Sunday, November 9, 2008

Leaving Cleveland



You've been good to me, Ohio. I have to say I'm sorry to say goodbye. The delicious autumn produce, the cozy supporter housing, and, most of all, the excitement of working towards something amazing with a fabulous group of people--these things are hard to leave.

Our week of glorious Indian summer finally over, Cleveland sent me off with the kind of gray, blustery day that reminds me it is November, and that all good things must come to an end. On to the next adventure...

Thursday, November 6, 2008

Aftermath


Now we clean the office.

I've NEVER BEEN SO TIRED in all my life. I think the last few weeks finally caught up with me all at once now that the adrenalin is gone. My solid twelve hours of sleep last night didn't even make a dent. We finish cleaning up tomorrow, then I'm headed up to Michigan to visit my grandpa and hopefully recover fully. I want to thank everyone who helped send me here to Ohio, who supported me with kind words and texts and emails and fantastic care packages and ecstatic phone calls on election night. You should all feel like a little of you went to Ohio, too.
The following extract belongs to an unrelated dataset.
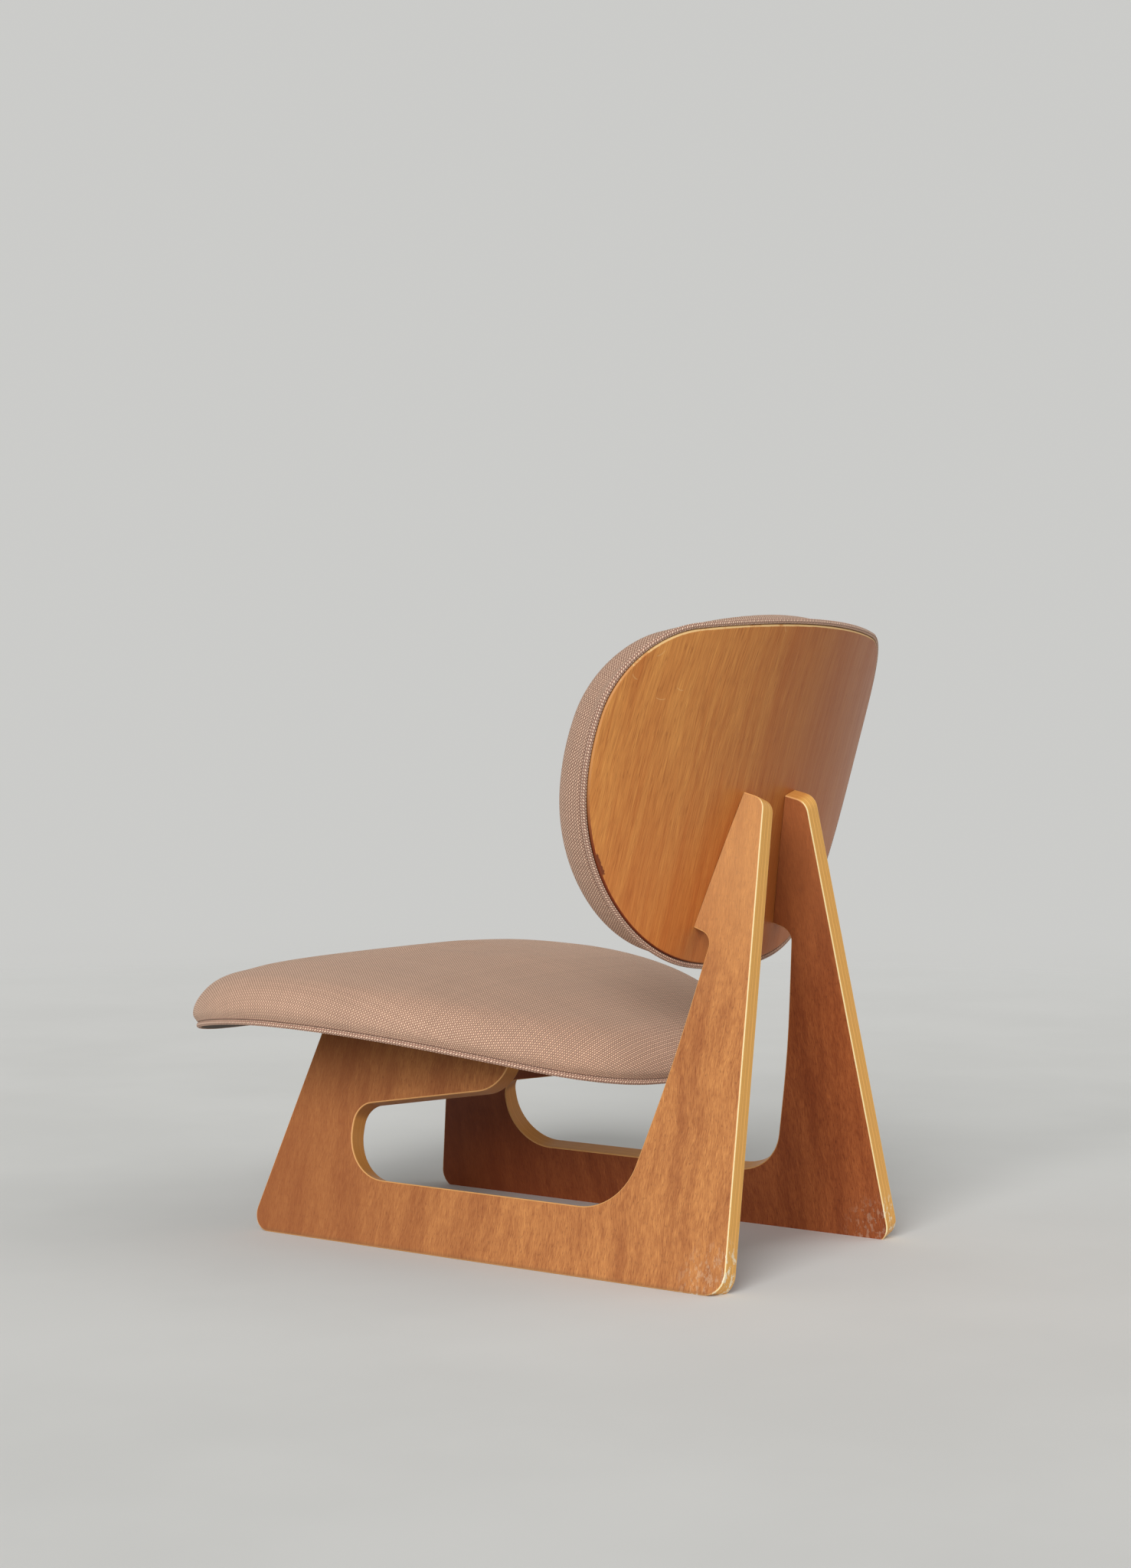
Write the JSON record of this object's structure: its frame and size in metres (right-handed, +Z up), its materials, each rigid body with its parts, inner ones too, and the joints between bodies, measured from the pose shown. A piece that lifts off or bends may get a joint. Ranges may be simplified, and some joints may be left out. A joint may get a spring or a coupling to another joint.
{
  "type": "low chair",
  "caption": "Low chair with two leaning plywood side panels, a wide padded seat and a padded, moulded backrest with a bare veneered rear.",
  "frame": {"origin": "on the floor under the middle of the overall box", "axes": "+Z up; the sitter looks along -Y; +X is to the sitter's left"},
  "size_m": [0.55, 0.6908, 0.6457],
  "materials": {
    "panel_ply": "lacquered veneered plywood, pale laminated edges",
    "shell_ply": "lacquered moulded plywood veneer",
    "board_ply": "raw moulded plywood",
    "cover_cloth": "coarse plain weave",
    "piping_cloth": "corded piping in the cover's cloth",
    "foam": "soft upholstery foam",
    "dust_cloth": "thin dark lining cloth",
    "screw_steel": "zinc plated",
    "insert_brass": "plain turned",
    "clip_plastic": "moulded"
  },
  "bodies": {
    "root": {"back_board": "board_ply", "back_clip_1": "clip_plastic", "back_clip_2": "clip_plastic", "back_clip_3": "clip_plastic", "back_clip_4": "clip_plastic", "back_clip_5": "clip_plastic", "back_clip_6": "clip_plastic", "back_cover": "cover_cloth", "back_foam": "foam", "back_insert_left_1": "insert_brass", "back_insert_left_2": "insert_brass", "back_insert_right_1": "insert_brass", "back_insert_right_2": "insert_brass", "back_piping": "piping_cloth", "back_screw_left_1": "screw_steel", "back_screw_left_2": "screw_steel", "back_screw_right_1": "screw_steel", "back_screw_right_2": "screw_steel", "back_shell": "shell_ply", "seat_board": "board_ply", "seat_cover": "cover_cloth", "seat_dust_cover": "dust_cloth", "seat_foam": "foam", "seat_insert_left_1": "insert_brass", "seat_insert_left_2": "insert_brass", "seat_insert_right_1": "insert_brass", "seat_insert_right_2": "insert_brass", "seat_piping": "piping_cloth", "seat_screw_left_1": "screw_steel", "seat_screw_left_2": "screw_steel", "seat_screw_right_1": "screw_steel", "seat_screw_right_2": "screw_steel", "side_panel_left": "panel_ply", "side_panel_right": "panel_ply"}
  },
  "joints": []
}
See you all back in Boston! Or California, DC, New York, Pennsylvania, Nevada, Michigan, Washington, Florida, Mississippi, New Jersey, New Hampshire, Pakistan, Virginia, North Carolina, Indiana, Oregon, Arizona, and any other place you, my wonderful friends, are living that I plan to visit before too long...

Tuesday, November 4, 2008

Is it True?



CNN just called Ohio for Obama. I didn't believe it until then. Fox said it, then MSNBC, then NBC. I only believed it after I saw the blue state and the checkmark myself. I'm so happy. Thank you everyone, for getting me here.